What you need to do = Write out, word for word, only the data from its first line to the line containing "LOWEST_SIDE = 0.91".
[Excerpted records start]
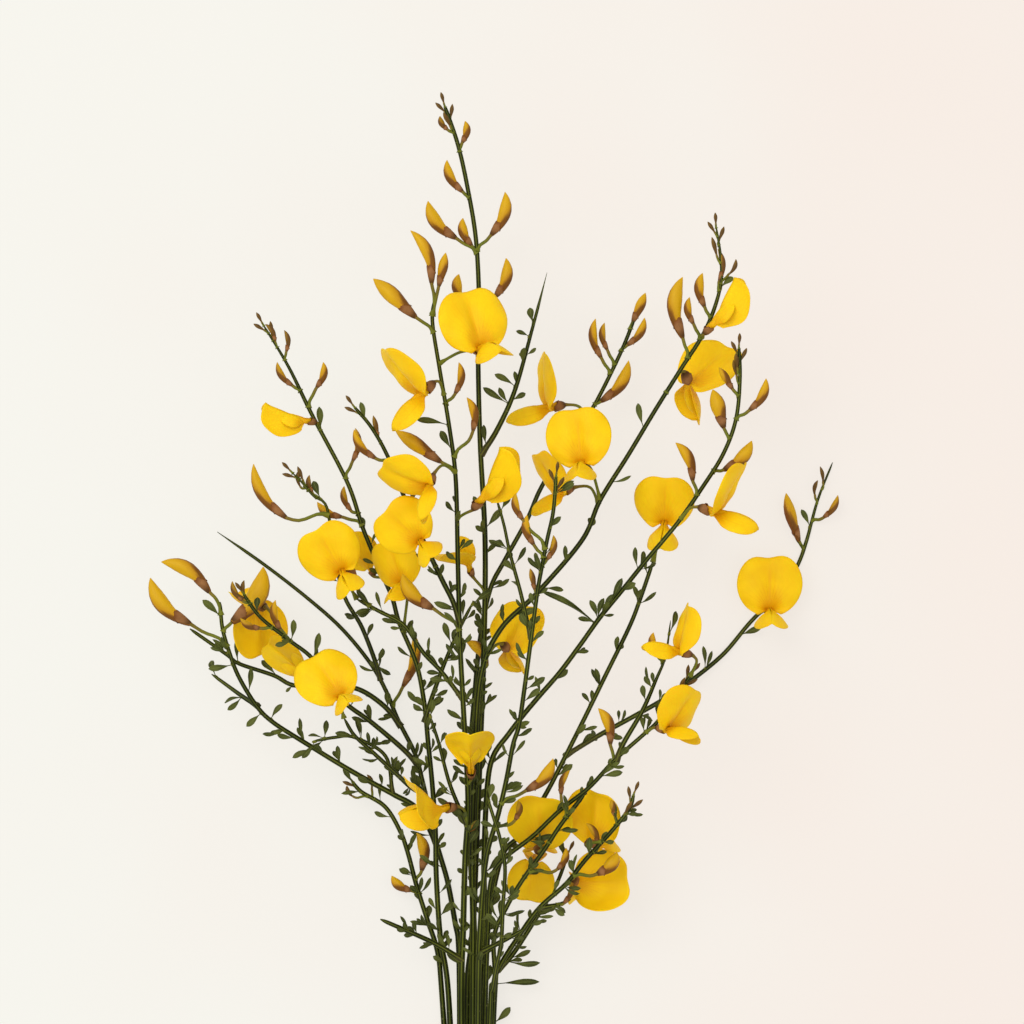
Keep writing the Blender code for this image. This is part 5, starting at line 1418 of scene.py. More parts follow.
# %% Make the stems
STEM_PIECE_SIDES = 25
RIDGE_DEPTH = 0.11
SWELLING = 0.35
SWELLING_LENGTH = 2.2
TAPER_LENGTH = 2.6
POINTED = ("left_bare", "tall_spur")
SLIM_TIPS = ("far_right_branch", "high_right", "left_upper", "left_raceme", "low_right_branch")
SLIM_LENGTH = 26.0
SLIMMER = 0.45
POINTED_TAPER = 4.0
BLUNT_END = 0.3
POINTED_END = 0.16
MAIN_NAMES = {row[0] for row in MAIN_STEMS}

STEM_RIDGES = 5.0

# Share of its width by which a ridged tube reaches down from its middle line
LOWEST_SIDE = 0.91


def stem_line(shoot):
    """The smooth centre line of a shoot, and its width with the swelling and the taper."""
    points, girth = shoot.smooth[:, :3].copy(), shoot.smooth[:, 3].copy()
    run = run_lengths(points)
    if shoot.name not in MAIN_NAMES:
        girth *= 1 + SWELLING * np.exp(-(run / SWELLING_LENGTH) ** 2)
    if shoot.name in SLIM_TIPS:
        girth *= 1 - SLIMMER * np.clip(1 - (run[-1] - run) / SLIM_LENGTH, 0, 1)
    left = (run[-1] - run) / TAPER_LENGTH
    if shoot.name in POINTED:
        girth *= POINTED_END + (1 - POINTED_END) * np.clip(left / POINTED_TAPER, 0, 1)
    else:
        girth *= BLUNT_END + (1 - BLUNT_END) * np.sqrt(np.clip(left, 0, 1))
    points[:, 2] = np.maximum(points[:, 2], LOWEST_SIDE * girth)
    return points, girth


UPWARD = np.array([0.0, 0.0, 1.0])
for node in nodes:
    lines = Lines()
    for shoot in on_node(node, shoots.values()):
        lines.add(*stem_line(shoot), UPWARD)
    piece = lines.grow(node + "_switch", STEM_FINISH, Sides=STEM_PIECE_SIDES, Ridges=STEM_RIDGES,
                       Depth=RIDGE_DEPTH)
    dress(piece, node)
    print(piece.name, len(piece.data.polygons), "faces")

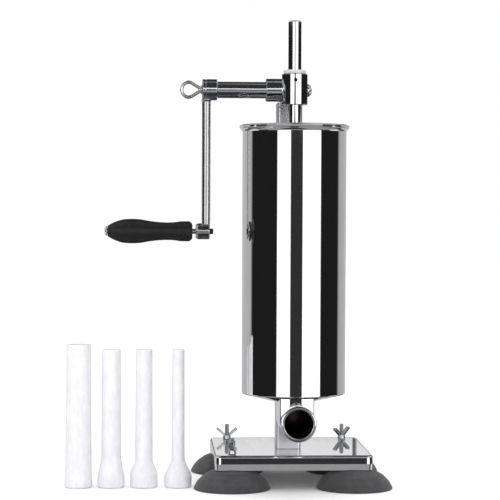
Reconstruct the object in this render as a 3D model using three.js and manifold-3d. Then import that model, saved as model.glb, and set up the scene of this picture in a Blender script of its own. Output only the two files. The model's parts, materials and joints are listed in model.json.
[Excerpted records end]
Output below =
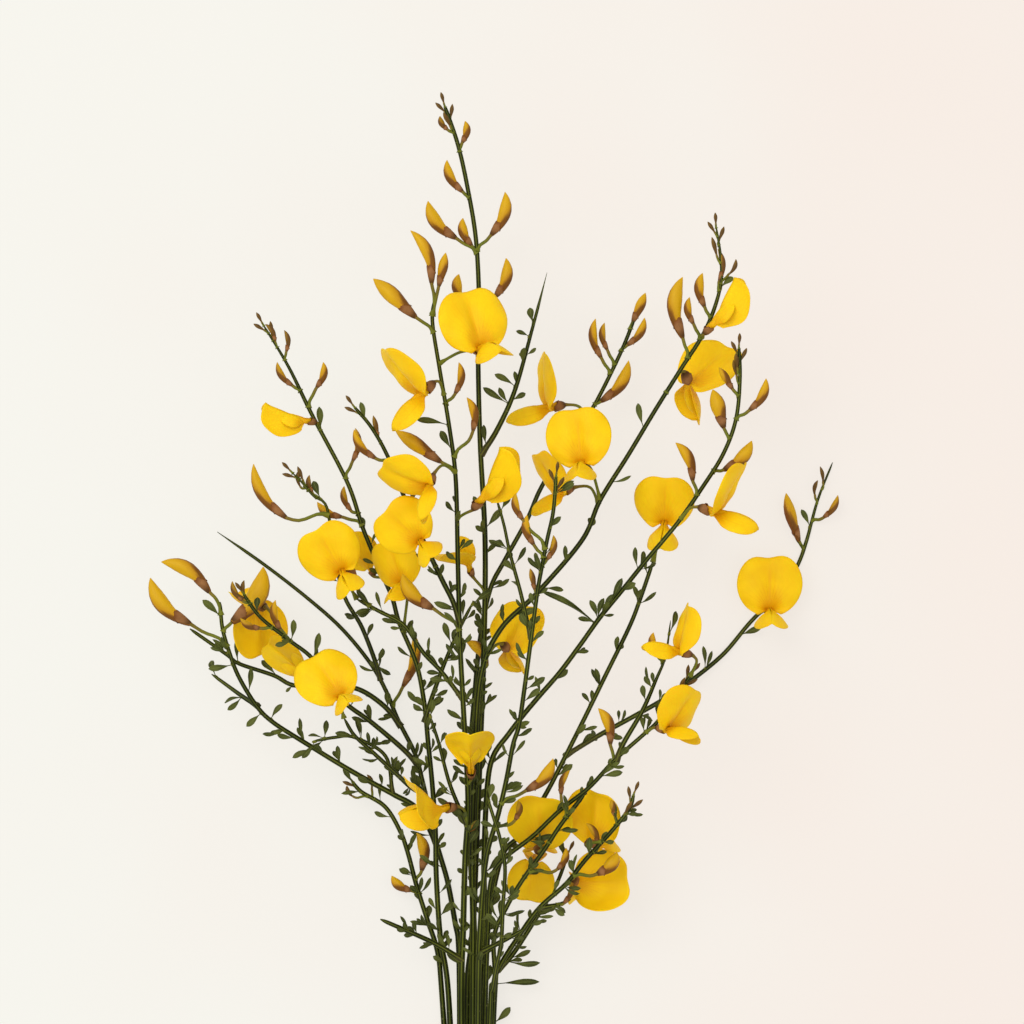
Keep writing the Blender code for this image. This is part 5, starting at line 1418 of scene.py. More parts follow.
# %% Make the stems
STEM_PIECE_SIDES = 25
RIDGE_DEPTH = 0.11
SWELLING = 0.35
SWELLING_LENGTH = 2.2
TAPER_LENGTH = 2.6
POINTED = ("left_bare", "tall_spur")
SLIM_TIPS = ("far_right_branch", "high_right", "left_upper", "left_raceme", "low_right_branch")
SLIM_LENGTH = 26.0
SLIMMER = 0.45
POINTED_TAPER = 4.0
BLUNT_END = 0.3
POINTED_END = 0.16
MAIN_NAMES = {row[0] for row in MAIN_STEMS}

STEM_RIDGES = 5.0

# Share of its width by which a ridged tube reaches down from its middle line
LOWEST_SIDE = 0.91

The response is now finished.